> Goal of the exercise
Would you return all of this data exactly, leaving nothing out?

> Source material
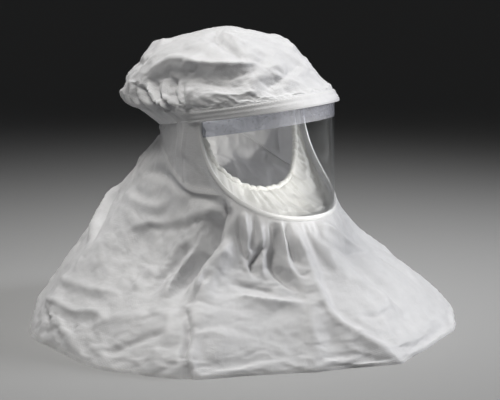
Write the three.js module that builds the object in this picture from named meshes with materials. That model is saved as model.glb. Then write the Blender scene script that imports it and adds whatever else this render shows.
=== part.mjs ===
// A disposable protective hood: a puffed crown over a brim, a clear curved visor, a soft face seal
// behind it, a yoke round the neck and a wide shroud that stands on its hem.
// Millimetres, +Z up. The face looks along -Y and the hem lies in the plane Z = 0.
// Angles called turns run from the nose, positive towards the wearer's left.
import * as THREE from 'three';

// Heights.
const chinHeight = 158; // hem to the lower end of the visor window
const windowHeight = 154; // chin to the crown's edge at the forehead
const templeDrop = 21; // how much lower the crown's edge is at the temples
const napeDrop = 46; // how much lower it is at the nape
const crownHeight = 90; // crown's edge at the forehead to the top of the crown
const jawRise = 38; // chin to the shroud's upper edge under the ears
const yokeBand = 9; // height of the yoke where it passes round the nape

// The upright wall round face and neck, which visor, yoke, crown and shroud all meet.
const faceWidth = 224; // temple to temple
const faceReach = 118; // temples to the front of the visor
const napeReach = 124; // temples to the nape

// The puffed crown, whose two halves are measured from the middle of its widest ring.
const crownSideFullness = 3; // how much wider each side is than the wall below
const crownFrontFullness = 4; // how much longer the front half is
const crownBackFullness = 48; // how much longer the back half is, over the nape
const crownFlare = 18; // rise over which the crown turns outwards at the nape
const crownSquareness = 2.15; // 2 is an ellipse, more is squarer
const pleatDepth = 7; // of the gathers above the nape and behind the ears

// The shroud.
const hemWidth = 600; // shoulder to shoulder
const hemFront = 275; // temples to the hem on the chest
const hemBack = 292; // temples to the hem on the back
const foldDepth = 15; // of the deepest fold
const foldWidth = 26; // half width of a plain fold

// Walls and clearances.
const clothWall = 1.8; // coated nonwoven cloth
const sealWall = 1.4; // soft cloth of the face seal
const visorWall = 1; // clear sheet
const stripWall = 0.8; // frosted sheet of the brow strip
const seamGap = 0.35; // clearance wherever two pieces meet

// Window, visor and the tape round them.
const windowTurn = 90; // degrees from the nose to each side of the window
const windowRise = 8; // temples to the height at which the window's sides are upright
const windowSquareness = 2.35; // 2 is an ellipse, more is squarer
const visorLap = 4; // how far the visor runs under the cloth round its window
const bindingWidth = 6;
const bindingProud = 0.4; // how far the tape stands out of the cloth
const stripDrop = 24; // how far the brow strip shows below the crown's edge
const stripTurn = 80; // degrees from the nose to each end of the brow strip

// Band round the front of the crown's edge.
const brimHeight = 13;
const brimDrop = 3; // how far it hangs below the crown's edge
const brimWall = 2.2;
const brimTurn = 97; // degrees from the nose to each end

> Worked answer
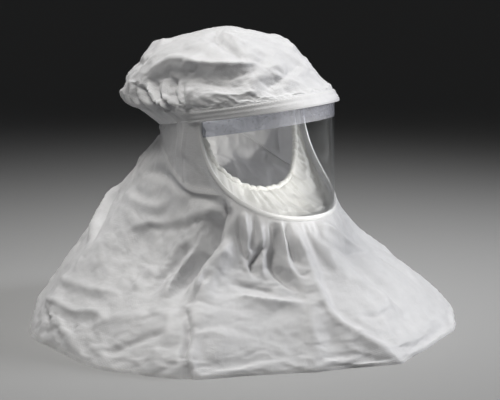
Write the three.js module that builds the object in this picture from named meshes with materials. That model is saved as model.glb. Then write the Blender scene script that imports it and adds whatever else this render shows.
=== part.mjs ===
// A disposable protective hood: a puffed crown over a brim, a clear curved visor, a soft face seal
// behind it, a yoke round the neck and a wide shroud that stands on its hem.
// Millimetres, +Z up. The face looks along -Y and the hem lies in the plane Z = 0.
// Angles called turns run from the nose, positive towards the wearer's left.
import * as THREE from 'three';

// Heights.
const chinHeight = 158; // hem to the lower end of the visor window
const windowHeight = 154; // chin to the crown's edge at the forehead
const templeDrop = 21; // how much lower the crown's edge is at the temples
const napeDrop = 46; // how much lower it is at the nape
const crownHeight = 90; // crown's edge at the forehead to the top of the crown
const jawRise = 38; // chin to the shroud's upper edge under the ears
const yokeBand = 9; // height of the yoke where it passes round the nape

// The upright wall round face and neck, which visor, yoke, crown and shroud all meet.
const faceWidth = 224; // temple to temple
const faceReach = 118; // temples to the front of the visor
const napeReach = 124; // temples to the nape

// The puffed crown, whose two halves are measured from the middle of its widest ring.
const crownSideFullness = 3; // how much wider each side is than the wall below
const crownFrontFullness = 4; // how much longer the front half is
const crownBackFullness = 48; // how much longer the back half is, over the nape
const crownFlare = 18; // rise over which the crown turns outwards at the nape
const crownSquareness = 2.15; // 2 is an ellipse, more is squarer
const pleatDepth = 7; // of the gathers above the nape and behind the ears

// The shroud.
const hemWidth = 600; // shoulder to shoulder
const hemFront = 275; // temples to the hem on the chest
const hemBack = 292; // temples to the hem on the back
const foldDepth = 15; // of the deepest fold
const foldWidth = 26; // half width of a plain fold

// Walls and clearances.
const clothWall = 1.8; // coated nonwoven cloth
const sealWall = 1.4; // soft cloth of the face seal
const visorWall = 1; // clear sheet
const stripWall = 0.8; // frosted sheet of the brow strip
const seamGap = 0.35; // clearance wherever two pieces meet

// Window, visor and the tape round them.
const windowTurn = 90; // degrees from the nose to each side of the window
const windowRise = 8; // temples to the height at which the window's sides are upright
const windowSquareness = 2.35; // 2 is an ellipse, more is squarer
const visorLap = 4; // how far the visor runs under the cloth round its window
const bindingWidth = 6;
const bindingProud = 0.4; // how far the tape stands out of the cloth
const stripDrop = 24; // how far the brow strip shows below the crown's edge
const stripTurn = 80; // degrees from the nose to each end of the brow strip

// Band round the front of the crown's edge.
const brimHeight = 13;
const brimDrop = 3; // how far it hangs below the crown's edge
const brimWall = 2.2;
const brimTurn = 97; // degrees from the nose to each end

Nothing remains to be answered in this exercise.